Despite the fact that Gilsenan did overplay the issue of conflict between the different sects and did present Lebanon as a country which, for decades, was governed in an almost lawless manner by warlords, he did give credence to the fact that this state ultimately developed into a center for religious freedom in the Middle East. Thus, both Christian and Moslem communities have their share of influence and play their role in the social, educational, administrative, economic and political life of the country. The basic pattern of value allocation in Lebanon has been set by the formal and informal institutionalization of sectarianism. Consequently, sectarian coalitions and friendships are presented at all social levels in Lebanon. The ultimate result of such coalitions and the institutionalization of sectarianism, in Gilsenan's view, is that Lebanon emerged as an example of a real federation of diverse ethnic communities in the world.

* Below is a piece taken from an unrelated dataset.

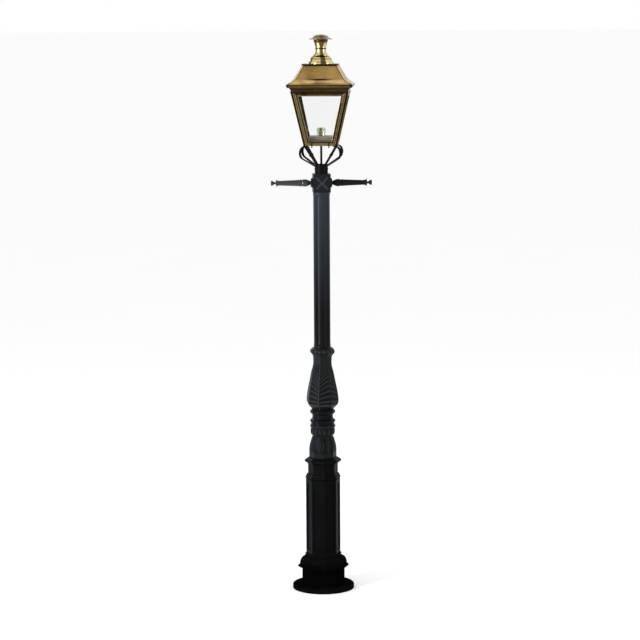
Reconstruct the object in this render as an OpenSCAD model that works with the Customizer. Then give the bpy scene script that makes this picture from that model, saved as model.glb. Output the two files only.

In final analysis, Gilsenan's work can be described as a comprehensive overview of the manner in which ethnic relations and elitism evolved in Lebanon. It traces the development of these two particular features, recognizing in this the importance that they played in the formation of Lebanon as we now know it, from pre-Ottoman times. However, despite its obvious strengths, the book also has a severe weakness. Namely, despite the fact that Gilsenan is an anthropologist and therefore expected to adopt a cultural relativist position and be objective in his analysis and presentation of foreign cultures and systems, he tends to be judgmental. That is, he is constantly judging the Lebanese elitist system from the Western perspective and presents it as a very foreign society. Even the Arab reader, as myself, finds Lebanon to be foreign and strange, insofar as we receive the impression that it is a country divided into cantons with each being run by a heads of families. However, it is basically up to the reader whether to accept, reject or be critical in believing this picture.